Description of the task: Give back exactly the lines from the start of the listing to the line containing "from 0 to 1.", inclusive, and nothing beyond them.

Data shown:
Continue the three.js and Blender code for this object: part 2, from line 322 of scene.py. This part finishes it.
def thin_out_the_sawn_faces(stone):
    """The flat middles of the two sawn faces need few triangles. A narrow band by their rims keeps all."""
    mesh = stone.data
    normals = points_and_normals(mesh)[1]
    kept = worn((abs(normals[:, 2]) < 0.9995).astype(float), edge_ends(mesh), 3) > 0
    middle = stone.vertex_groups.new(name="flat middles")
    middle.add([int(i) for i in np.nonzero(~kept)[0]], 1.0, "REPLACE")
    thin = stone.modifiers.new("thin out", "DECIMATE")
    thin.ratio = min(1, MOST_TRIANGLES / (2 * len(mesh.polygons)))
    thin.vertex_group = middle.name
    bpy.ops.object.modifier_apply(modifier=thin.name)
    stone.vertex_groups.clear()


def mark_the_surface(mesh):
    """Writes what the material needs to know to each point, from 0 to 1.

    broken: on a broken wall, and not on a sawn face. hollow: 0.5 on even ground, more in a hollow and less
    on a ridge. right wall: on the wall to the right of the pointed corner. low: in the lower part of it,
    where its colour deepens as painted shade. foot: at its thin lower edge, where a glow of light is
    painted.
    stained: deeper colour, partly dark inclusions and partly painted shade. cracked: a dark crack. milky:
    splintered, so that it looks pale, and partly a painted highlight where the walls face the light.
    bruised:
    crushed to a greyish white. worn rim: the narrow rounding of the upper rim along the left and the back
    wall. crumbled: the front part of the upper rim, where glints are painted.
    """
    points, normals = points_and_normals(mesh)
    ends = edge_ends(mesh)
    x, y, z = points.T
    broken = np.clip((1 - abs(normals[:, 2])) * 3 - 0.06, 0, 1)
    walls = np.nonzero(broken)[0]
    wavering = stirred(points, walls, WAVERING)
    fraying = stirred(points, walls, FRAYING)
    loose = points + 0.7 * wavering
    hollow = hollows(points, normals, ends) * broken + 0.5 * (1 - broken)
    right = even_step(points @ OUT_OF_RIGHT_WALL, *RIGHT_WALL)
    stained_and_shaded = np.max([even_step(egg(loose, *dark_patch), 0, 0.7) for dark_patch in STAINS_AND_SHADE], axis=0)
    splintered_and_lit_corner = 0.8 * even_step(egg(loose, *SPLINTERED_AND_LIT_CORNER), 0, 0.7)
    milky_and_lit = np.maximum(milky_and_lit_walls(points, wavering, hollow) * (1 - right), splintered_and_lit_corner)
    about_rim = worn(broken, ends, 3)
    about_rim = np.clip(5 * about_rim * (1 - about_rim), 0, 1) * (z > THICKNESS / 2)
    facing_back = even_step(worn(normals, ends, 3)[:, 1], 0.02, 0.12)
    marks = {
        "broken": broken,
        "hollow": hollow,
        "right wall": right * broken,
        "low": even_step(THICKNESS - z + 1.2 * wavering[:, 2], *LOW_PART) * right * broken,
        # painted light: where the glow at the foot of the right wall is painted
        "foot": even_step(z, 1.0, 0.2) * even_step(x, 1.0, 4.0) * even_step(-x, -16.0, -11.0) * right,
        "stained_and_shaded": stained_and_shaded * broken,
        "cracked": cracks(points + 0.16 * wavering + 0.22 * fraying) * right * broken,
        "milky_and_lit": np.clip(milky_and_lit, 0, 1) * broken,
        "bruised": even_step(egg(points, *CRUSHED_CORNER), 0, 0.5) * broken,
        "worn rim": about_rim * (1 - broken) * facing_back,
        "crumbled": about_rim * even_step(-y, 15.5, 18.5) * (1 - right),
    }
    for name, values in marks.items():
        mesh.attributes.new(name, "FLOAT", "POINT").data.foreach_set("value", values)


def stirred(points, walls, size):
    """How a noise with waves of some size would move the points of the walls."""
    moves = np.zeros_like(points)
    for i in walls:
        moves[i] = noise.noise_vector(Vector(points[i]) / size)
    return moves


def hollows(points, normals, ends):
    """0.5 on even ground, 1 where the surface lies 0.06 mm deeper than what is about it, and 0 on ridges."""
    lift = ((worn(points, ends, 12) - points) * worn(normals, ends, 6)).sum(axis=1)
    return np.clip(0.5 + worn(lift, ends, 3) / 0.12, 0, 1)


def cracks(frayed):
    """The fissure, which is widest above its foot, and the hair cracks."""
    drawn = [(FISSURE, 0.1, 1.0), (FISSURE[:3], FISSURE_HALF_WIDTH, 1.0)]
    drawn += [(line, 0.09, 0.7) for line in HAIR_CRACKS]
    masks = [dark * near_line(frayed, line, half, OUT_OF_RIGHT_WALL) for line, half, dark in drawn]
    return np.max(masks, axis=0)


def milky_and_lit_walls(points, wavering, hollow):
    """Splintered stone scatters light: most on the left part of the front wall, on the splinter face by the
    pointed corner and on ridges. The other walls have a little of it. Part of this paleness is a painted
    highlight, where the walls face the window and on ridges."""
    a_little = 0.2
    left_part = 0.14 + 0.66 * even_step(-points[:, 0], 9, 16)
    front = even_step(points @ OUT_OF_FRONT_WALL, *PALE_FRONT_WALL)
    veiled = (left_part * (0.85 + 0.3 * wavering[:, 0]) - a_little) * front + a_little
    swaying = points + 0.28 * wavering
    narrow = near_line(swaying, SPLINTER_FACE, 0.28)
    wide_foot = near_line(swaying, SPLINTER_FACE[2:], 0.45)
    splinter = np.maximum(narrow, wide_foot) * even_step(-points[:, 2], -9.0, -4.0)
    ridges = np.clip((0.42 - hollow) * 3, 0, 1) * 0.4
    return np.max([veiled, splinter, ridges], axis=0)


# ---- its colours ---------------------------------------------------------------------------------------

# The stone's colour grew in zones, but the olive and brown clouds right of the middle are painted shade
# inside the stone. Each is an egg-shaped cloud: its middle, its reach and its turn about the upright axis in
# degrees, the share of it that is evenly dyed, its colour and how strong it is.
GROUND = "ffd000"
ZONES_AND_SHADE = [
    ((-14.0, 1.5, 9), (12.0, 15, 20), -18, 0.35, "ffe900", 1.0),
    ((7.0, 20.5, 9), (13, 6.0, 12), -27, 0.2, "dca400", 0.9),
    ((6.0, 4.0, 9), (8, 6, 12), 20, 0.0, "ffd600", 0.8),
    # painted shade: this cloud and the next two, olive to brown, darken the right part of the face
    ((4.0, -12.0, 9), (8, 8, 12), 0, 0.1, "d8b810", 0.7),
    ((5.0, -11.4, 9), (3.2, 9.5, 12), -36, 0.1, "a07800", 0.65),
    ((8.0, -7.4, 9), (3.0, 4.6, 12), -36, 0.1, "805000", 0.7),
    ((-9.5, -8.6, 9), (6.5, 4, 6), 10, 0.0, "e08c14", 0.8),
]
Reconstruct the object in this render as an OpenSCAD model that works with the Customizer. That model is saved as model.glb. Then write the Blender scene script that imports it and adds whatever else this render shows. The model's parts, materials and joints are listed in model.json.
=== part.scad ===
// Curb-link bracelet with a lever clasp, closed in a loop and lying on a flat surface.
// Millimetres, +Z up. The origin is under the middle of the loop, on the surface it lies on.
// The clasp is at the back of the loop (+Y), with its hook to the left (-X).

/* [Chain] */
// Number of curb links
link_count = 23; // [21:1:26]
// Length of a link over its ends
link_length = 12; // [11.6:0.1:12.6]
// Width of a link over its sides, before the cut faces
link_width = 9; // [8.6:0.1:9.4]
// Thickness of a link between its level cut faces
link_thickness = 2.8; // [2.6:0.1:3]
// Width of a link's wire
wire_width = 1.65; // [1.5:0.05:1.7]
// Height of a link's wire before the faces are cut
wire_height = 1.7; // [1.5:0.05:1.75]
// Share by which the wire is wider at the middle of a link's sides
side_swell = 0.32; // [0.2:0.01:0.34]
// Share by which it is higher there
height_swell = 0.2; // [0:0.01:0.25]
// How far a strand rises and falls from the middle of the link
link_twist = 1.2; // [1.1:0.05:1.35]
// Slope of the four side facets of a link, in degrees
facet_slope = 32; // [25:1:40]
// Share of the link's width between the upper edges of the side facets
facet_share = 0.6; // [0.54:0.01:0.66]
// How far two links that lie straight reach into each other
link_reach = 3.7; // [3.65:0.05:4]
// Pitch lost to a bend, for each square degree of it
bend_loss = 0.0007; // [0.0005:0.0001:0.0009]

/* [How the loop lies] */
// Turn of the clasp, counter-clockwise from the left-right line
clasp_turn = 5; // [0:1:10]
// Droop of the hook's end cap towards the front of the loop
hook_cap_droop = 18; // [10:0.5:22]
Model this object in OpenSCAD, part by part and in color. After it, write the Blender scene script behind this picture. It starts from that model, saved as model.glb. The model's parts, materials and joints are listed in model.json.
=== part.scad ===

Reply to the task:
Continue the three.js and Blender code for this object: part 2, from line 322 of scene.py. This part finishes it.
def thin_out_the_sawn_faces(stone):
    """The flat middles of the two sawn faces need few triangles. A narrow band by their rims keeps all."""
    mesh = stone.data
    normals = points_and_normals(mesh)[1]
    kept = worn((abs(normals[:, 2]) < 0.9995).astype(float), edge_ends(mesh), 3) > 0
    middle = stone.vertex_groups.new(name="flat middles")
    middle.add([int(i) for i in np.nonzero(~kept)[0]], 1.0, "REPLACE")
    thin = stone.modifiers.new("thin out", "DECIMATE")
    thin.ratio = min(1, MOST_TRIANGLES / (2 * len(mesh.polygons)))
    thin.vertex_group = middle.name
    bpy.ops.object.modifier_apply(modifier=thin.name)
    stone.vertex_groups.clear()


def mark_the_surface(mesh):
    """Writes what the material needs to know to each point, from 0 to 1.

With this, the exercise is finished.